Before I continue, I want to touch upon the acting because it's a reverse of the previous scene. I believe that Dohring played his few seconds here with utter magnificence, while upon first viewing, I thought Bell undersold her moments. However, like the above scene, a second viewing changed my opinion -- not regarding Dohring, he hit it, but in how Bell chose to play the scene. There was enough tension in her frame, pause in her reaction and an almost-stiffness to her movement to suggest that Veronica was struggling, but she just needed time. So I give a hearty bravo to both for their performances throughout the Logan/Veronica arc in this episode.

Okay, that was my cerebral take -- I see Logan's point of view, just as I see Veronica's point of view, but emotionally? I was a mess.

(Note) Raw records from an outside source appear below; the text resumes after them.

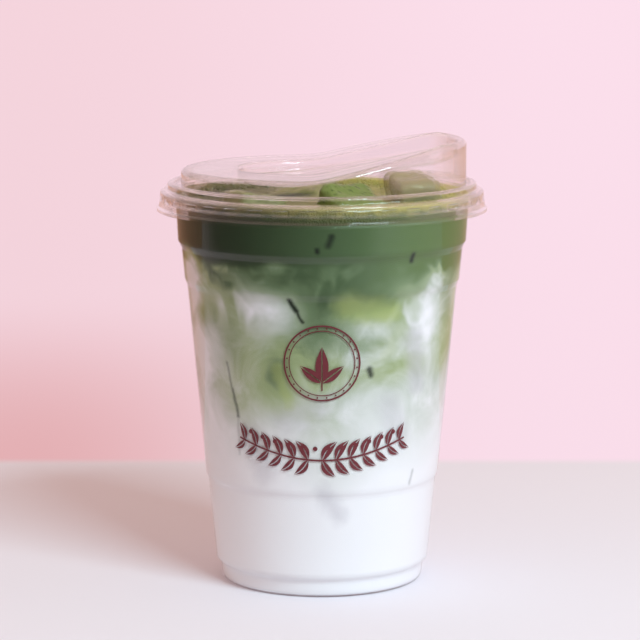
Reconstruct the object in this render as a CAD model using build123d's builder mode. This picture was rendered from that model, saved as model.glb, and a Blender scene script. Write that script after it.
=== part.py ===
from build123d import *

import math
import os

os.makedirs("parts", exist_ok=True)

# Iced matcha latte in a clear takeaway cup with a strawless sip lid.
# Millimetres. The origin is the middle of the cup's foot, on the table.
# +Z is up, and the spout points along +X.

# Cup: thin clear wall with four moulded steps, under a rolled rim.
cup_height = 121.6
cup_wall = 0.5
foot_r = 31.4
foot_round = 1.5
push_up = 2.0
foot_ring = 3.4
base_step_z = 5.2
base_step_r = 31.8
base_step_rise = 1.4
base_step_out = 1.4
hip_z = 32.0
hip_r = 35.6
hip_rise = 1.4
hip_out = 0.7
band_drop = 29.0
band_r = 41.9
band_rise = 2.0
band_out = 0.8
mouth_drop = 17.4
mouth_step_r = 43.6
mouth_rise = 2.2
mouth_out = 1.1
mouth_r = 45.4
curl_r = 1.95
curl_slit = 0.8

# Lid: a ring that snaps over the rim, and a raised drum whose top climbs to the spout.
lid_wall = 0.4
seat_gap = 0.1
skirt_gap = 1.15
skirt_drop = 5.9
skirt_flare = 0.6
lip_out = 0.65
lip_height = 0.8
ring_height = 2.25
ring_width = 2.2
groove_depth = 0.95
lip_round = 0.3
skirt_foot_round = 0.4
shoulder_round = 1.1
ring_foot_round = 0.42
ring_out_round = 0.85
ring_in_round = 0.45
groove_round = 0.25
lug_count = 38
lug_width = 5.3
lug_height = 2.0
lug_gap = 0.1
lug_draft = 30.0
drum_r = 44.0
drum_shift = 0.5
drum_rise = 6.9
drum_round = 1.9
spout_rise = 9.0
spout_start_x = -2.0
spout_slope = 13.2
spout_bend = 40.0
spout_brow = 12.0
well_half_width = 22.0
well_left_x = -25.5
well_depth = 3.6
well_slope = 9.3
well_slope_x = -9.0
well_draft = 6.0
well_corner = 5.0
well_bend = 25.0
well_round = 1.0
well_brink = 1.3
spout_lip = 4.2
sip_length = 20.0
sip_width = 7.0
sip_x = 36.8
vent_r = 0.6
vent_x = -9.6
vent_y = -26.5

# Drink: milk, the matcha that lies on it, and the froth on top.
head_space = 2.6
froth_depth = 3.2
froth_swing = 0.35
matcha_depth = 33.0
milk_swing = 3.2

# Ice that stands above the drink: X and Y of its middle, size, turn about X, Y and Z, and rounding.
# A drop is from the drink's top down to a cube's middle, but the front cube's is from under the lid's well.
spout_ice = ((28.2, -7.0), (14.0, 22.0, 19.0), (8, -6, 14), 2.6)
spout_ice_drop = 1.4
front_ice = ((8.0, -20.5), (19.0, 18.0, 20.0), (21, 16, 30), 3.4)
front_ice_drop = 10.5
left_ice = ((-22.0, -20.0), (17.0, 18.0, 19.0), (-12, 9, 28), 2.8)
left_ice_drop = 5.2
back_ice = ((-6.0, 22.0), (22.0, 19.0, 19.0), (10, -13, -22), 3.0)
back_ice_drop = 6.4

# Reach of cutting forms: well past the object, and just past a face.
far = 100.0
over = 2.0

rim_z = cup_height - curl_r
rim_mid_r = mouth_r - cup_wall + curl_r
rim_r = rim_mid_r + curl_r
drink_top = cup_height - head_space
froth_low = drink_top - froth_depth
matcha_low = froth_low - matcha_depth


def side_points():
    """The outside of the cup's wall, from above the foot to the rim."""
    band_z = cup_height - band_drop
    mouth_z = cup_height - mouth_drop
    return [
        (base_step_r, base_step_z),
        (base_step_r + base_step_out, base_step_z + base_step_rise),
        (hip_r, hip_z),
        (hip_r + hip_out, hip_z + hip_rise),
        (band_r, band_z),
        (band_r + band_out, band_z + band_rise),
        (mouth_step_r, mouth_z),
        (mouth_step_r + mouth_out, mouth_z + mouth_rise),
        (mouth_r, rim_z),
    ]


def cup_form(inset):
    """Half section of the cup's outside, drawn in by inset and closed to the axis at the rim."""
    side = [(r - inset, z) for r, z in side_points()]
    foot = foot_r - foot_round
    reach = (foot_round - inset) * math.sqrt(0.5)
    with BuildSketch(Plane.XZ) as form:
        with BuildLine():
            Polyline(
                (0, push_up + inset),
                (foot - foot_ring - push_up + inset, push_up + inset),
                (foot - foot_ring + inset, inset),
                (foot, inset),
            )
            ThreePointArc(
                (foot, inset),
                (foot + reach, foot_round - reach),
                (foot_r - inset, foot_round),
            )
            Polyline((foot_r - inset, foot_round), *side, (0, rim_z), (0, push_up + inset))
        make_face()
    return form.sketch


# Cup
with BuildPart() as cup:
    revolve(cup_form(0), axis=Axis.Z)
    revolve(cup_form(cup_wall), axis=Axis.Z, mode=Mode.SUBTRACT)
    with BuildSketch(Plane.XZ):
        with Locations((rim_mid_r, rim_z)):
            Circle(curl_r)
            Circle(curl_r - cup_wall, mode=Mode.SUBTRACT)
        with Locations((mouth_r + curl_slit / 2, rim_z - curl_r)):
            Rectangle(curl_slit, 2 * curl_r, mode=Mode.SUBTRACT)
    revolve(axis=Axis.Z)
cup.part.label = "cup"
export_step(cup.part, "parts/cup.step")


# Lid
skirt_r = rim_r + skirt_gap + lid_wall
skirt_low = cup_height - skirt_drop
bead_top = cup_height + seat_gap + lid_wall
ring_foot_r = rim_mid_r + 2 * lid_wall
ring_top = bead_top + ring_height
groove_r = ring_foot_r - ring_width
groove_z = ring_top - groove_depth
drum_top = cup_height + drum_rise
spout_top = drum_top + spout_rise
spout_x = spout_start_x + spout_rise / math.tan(math.radians(spout_slope))
well_z = drum_top - well_depth


def ring_form(inset):
    """Half section of the snap ring and the disc inside it, drawn in by inset."""
    with BuildSketch(Plane.XZ) as form:
        with BuildLine():
            outline = FilletPolyline(
                (skirt_r + lip_out, skirt_low - inset),
                (skirt_r + lip_out, skirt_low + lip_height),
                (skirt_r, skirt_low + lip_height + lip_out),
                (skirt_r - skirt_flare, bead_top),
                (ring_foot_r, bead_top),
                (ring_foot_r, ring_top),
                (groove_r, ring_top),
                (groove_r, groove_z),
                (-over, groove_z),
                radius=(
                    lip_round,
                    skirt_foot_round,
                    shoulder_round,
                    ring_foot_round,
                    ring_out_round,
                    ring_in_round,
                    groove_round,
                ),
            )
            Polyline(outline @ 1, (-over, skirt_low - inset), outline @ 0)
        make_face()
        if inset:
            offset(amount=-inset, kind=Kind.INTERSECTION, mode=Mode.REPLACE)
        with Locations((-far / 2, cup_height)):
            Rectangle(far, far, mode=Mode.SUBTRACT)
    return form.sketch


def top_form(inset):
    """Side view of all that lies above the drum's top, let down by inset."""
    with BuildSketch(Plane.XZ) as form:
        with BuildLine():
            outline = FilletPolyline(
                (-far, drum_top),
                (spout_start_x, drum_top),
                (spout_x, spout_top),
                (far, spout_top),
                radius=(spout_bend, spout_brow),
            )
            Polyline(outline @ 1, (far, drum_top + far), (-far, drum_top + far), outline @ 0)
        make_face()
        if inset:
            offset(amount=inset, kind=Kind.INTERSECTION)
    return form.sketch


def well_form(inset):
    """The drinking well as a solid: a long bowl that climbs to the spout."""
    with BuildPart() as well:
        with BuildSketch(Plane.XY.offset(well_z - inset)) as plan:
            with Locations((drum_shift, 0)):
                Circle(drum_r - spout_lip + inset)
            with Locations((well_left_x - inset + far / 2, 0)):
                SlotOverall(far, 2 * (well_half_width + inset), mode=Mode.INTERSECT)
            fillet(plan.vertices().group_by(Axis.X)[-1], well_corner + inset)
        extrude(amount=spout_top - well_z + over, taper=-well_draft)
        with BuildSketch(Plane.XZ):
            with BuildLine():
                outline = FilletPolyline(
                    (-far, well_z - inset),
                    (well_slope_x, well_z - inset),
                    (well_slope_x + far, well_z - inset + far * math.tan(math.radians(well_slope))),
                    radius=well_bend,
                )
                Polyline(outline @ 1, (far, 0), (-far, 0), outline @ 0)
            make_face()
        extrude(amount=far, both=True, mode=Mode.SUBTRACT)
        floor = well.faces().filter_by(lambda f: f.normal_at().Z < -0.9)
        fillet(floor.edges().filter_by(Axis.Y, reverse=True), well_round)
    return well.part


def lid_form(inset):
    """The lid's outside as a solid, or its inside when drawn in by the wall."""
    with BuildPart() as form:
        revolve(ring_form(inset), axis=Axis.Z)
        with BuildSketch(Plane.XY.offset(groove_z - over)):
            with Locations((drum_shift, 0)):
                Circle(drum_r - inset)
        extrude(amount=spout_top - groove_z + 2 * over)
        extrude(top_form(inset), amount=far, both=True, mode=Mode.SUBTRACT)
        rim = form.edges().filter_by(lambda e: e.center().Z > drum_top - 1)
        fillet(rim, drum_round - inset)
        add(well_form(inset), mode=Mode.SUBTRACT)
        brink = form.edges(Select.LAST).filter_by(lambda e: e.center().Z > drum_top - well_round)
        fillet(brink, well_brink - inset)
    return form.part


def lug_form(inset):
    """One press-in lug of the skirt, as the solid that dents it."""
    lug_in = skirt_r - rim_r - lug_gap - lid_wall
    spread = 2 * (lug_in * math.tan(math.radians(lug_draft)) + inset)
    with BuildPart() as lug:
        with BuildSketch(Plane.YZ.offset(skirt_r + lug_in)):
            with Locations((0, rim_z)):
                Rectangle(lug_width + spread, lug_height + spread)
        extrude(amount=-2 * lug_in - inset, taper=lug_draft)
    return lug.part


with BuildPart() as lid:
    add(lid_form(0))
    with PolarLocations(0, lug_count):
        add(lug_form(0), mode=Mode.SUBTRACT)
    with BuildPart(mode=Mode.PRIVATE) as inside:
        add(lid_form(lid_wall))
        with PolarLocations(0, lug_count):
            add(lug_form(lid_wall), mode=Mode.SUBTRACT)
    add(inside.part, mode=Mode.SUBTRACT)
    with BuildSketch(Plane.XY.offset(spout_top)):
        with Locations((sip_x, 0)):
            SlotOverall(sip_length, sip_width, rotation=90)
        with Locations((vent_x, vent_y)):
            Circle(vent_r)
    extrude(amount=drink_top - spout_top, mode=Mode.SUBTRACT)
lid.part.label = "lid"
export_step(lid.part, "parts/lid.step")


# Ice that stands out of the drink
def ice_form(spot, size, turn, rounding, height):
    """One worn ice cube, set at its place, height and turn."""
    with BuildPart(Plane(Location((*spot, height), turn))) as cube:
        Box(*size)
        fillet(cube.edges(), rounding)
    return cube.part


ice = {
    "ice_spout": ice_form(*spout_ice, drink_top - spout_ice_drop),
    "ice_front": ice_form(*front_ice, well_z - lid_wall - front_ice_drop),
    "ice_left": ice_form(*left_ice, drink_top - left_ice_drop),
    "ice_back": ice_form(*back_ice, drink_top - back_ice_drop),
}
for name, cube in ice.items():
    cube.label = name
    export_step(cube, f"parts/{name}.step")


# Drink
def wave(height, swing, waves):
    """A gently uneven level across the cup, as a spline face."""
    reach = mouth_r + 5
    steps = 12
    rows = []
    for i in range(steps + 1):
        x = reach * (2 * i / steps - 1)
        row = []
        for j in range(steps + 1):
            y = reach * (2 * j / steps - 1)
            lift = sum(
                share * math.sin(math.tau * (x * math.cos(way) + y * math.sin(way)) / length + start)
                for share, length, way, start in waves
            )
            row.append((x, y, height + swing * lift))
        rows.append(row)
    return Face.make_surface_from_array_of_points(rows)


froth_waves = ((0.6, 61.0, 0.4, 0.7), (0.4, 37.0, 2.1, 2.0))
matcha_waves = ((0.5, 78.0, 1.2, 0.3), (0.5, 49.0, 2.6, 1.1))
milk_waves = ((0.55, 90.0, 0.2, 2.4), (0.45, 52.0, 1.9, 0.6))
froth_face = wave(drink_top, froth_swing, froth_waves)
matcha_face = wave(froth_low, froth_swing, matcha_waves)
milk_face = wave(matcha_low, milk_swing, milk_waves)


def drink_form(under, over):
    """The drink inside the cup's wall, between the two faces given, cut round the ice."""
    with BuildPart() as layer:
        revolve(cup_form(cup_wall), axis=Axis.Z)
        split(bisect_by=under, keep=Keep.BOTTOM)
        if over is not None:
            split(bisect_by=over, keep=Keep.TOP)
        for cube in ice.values():
            add(cube, mode=Mode.SUBTRACT)
    return layer.part


layers = {
    "froth": drink_form(froth_face, matcha_face),
    "matcha": drink_form(matcha_face, milk_face),
    "milk": drink_form(milk_face, None),
}
for name, layer in layers.items():
    layer.label = name
    export_step(layer, f"parts/{name}.step")
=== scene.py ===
import math
import random

import bmesh
import bpy
import numpy as np
from mathutils import Matrix, Vector, noise


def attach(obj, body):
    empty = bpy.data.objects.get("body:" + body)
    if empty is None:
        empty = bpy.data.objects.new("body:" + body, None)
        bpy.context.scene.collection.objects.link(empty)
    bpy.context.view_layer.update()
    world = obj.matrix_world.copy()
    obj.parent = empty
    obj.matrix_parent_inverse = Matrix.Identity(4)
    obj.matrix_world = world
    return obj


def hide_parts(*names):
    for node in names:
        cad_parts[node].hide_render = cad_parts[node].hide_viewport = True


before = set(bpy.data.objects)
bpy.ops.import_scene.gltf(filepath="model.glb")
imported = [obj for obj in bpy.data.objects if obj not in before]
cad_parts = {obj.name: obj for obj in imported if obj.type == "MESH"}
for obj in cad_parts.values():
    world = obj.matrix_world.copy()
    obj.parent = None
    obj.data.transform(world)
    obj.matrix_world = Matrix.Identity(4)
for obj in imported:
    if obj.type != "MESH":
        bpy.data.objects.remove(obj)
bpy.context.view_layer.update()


# Camera: at the front, a little above the lid, looking down on the cup as a guest at the counter would.
# It is a long lens far off, so the cup's sides stay nearly straight.
MM = 0.001
eye_spot = (-0.6 * MM, -853.2 * MM, 214.7 * MM)
eye_dip = 8.92
eye_lens = 156.3
eye = bpy.data.objects.new("eye", bpy.data.cameras.new("eye"))
eye.data.sensor_width = 36
eye.data.lens = eye_lens
eye.data.clip_start = 0.01
eye.location = eye_spot
eye.rotation_euler = (math.radians(90 - eye_dip), 0, 0)
bpy.context.collection.objects.link(eye)
bpy.context.scene.camera = eye
bpy.context.scene.view_settings.view_transform = "Standard"


# Counter and wall: a pale floor that turns to pale pink some way behind the cup. The wall is no lamp but
# glows with painted light: a little lighter at the right, with painted shade low at the left and a beige
# glow far to either side. The floor carries painted shade towards the front and the left, for the cup to
# reflect.
# The daylight is soft: one large window high at the right and front, and warm walls all round the room.
def material(name):
    """A new material, its node tree and its Principled shader."""
    made = bpy.data.materials.new(name)
    made.use_nodes = True
    return made, made.node_tree, made.node_tree.nodes["Principled BSDF"]


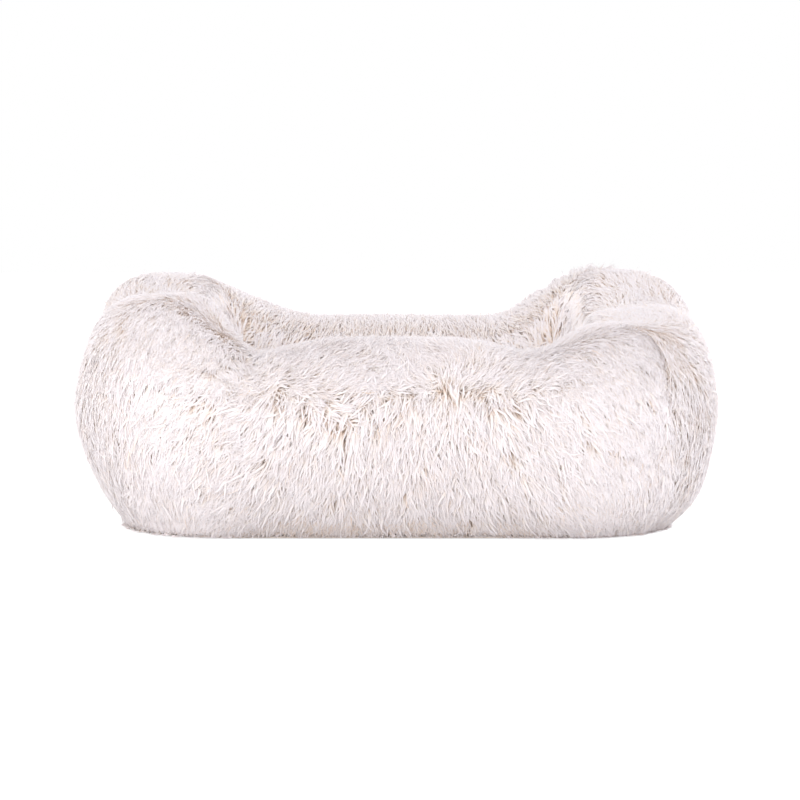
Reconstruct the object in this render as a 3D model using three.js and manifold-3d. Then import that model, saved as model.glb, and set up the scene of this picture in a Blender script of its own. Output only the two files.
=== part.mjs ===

I cannot watch, cannot think about that final scene without my heart breaking. Even understanding that Veronica does love Logan; even getting that Logan was taking her action in the worst possible way ... it was still the most painful moment in the history of LoVe. The look on his face, the way he closed the phone, held it to his lips, the devastation in his eyes and then the camera pulling away, it was just absolutely painful and because, yet again, Veronica was the one doing the devastating, it was much easier for many to turn against her.

I'm hoping that something happens in the following episode to even it out because -- from an emotional point of view -- I'm still upset with her because of last week and that does carry over. And yet, this week, if anyone is more to blame for acting like an idiot, it's totally Logan. He was extremely high-handed and disrespectful of her feelings. However, and this is where the character motivation comes in, I get why he was that way, and so I'm less inclined to be pissed at him because I'm still pissed about the crap Veronica pulled last week ... wherein, I could not understand so much of what she did. Even being able to do so this week, it still felt like my heart was breaking right alongside Logan's as he watched her ignore him.

{{Sigh}} and so once again, we end an episode with the oft-repeated refrain ... poor Logan!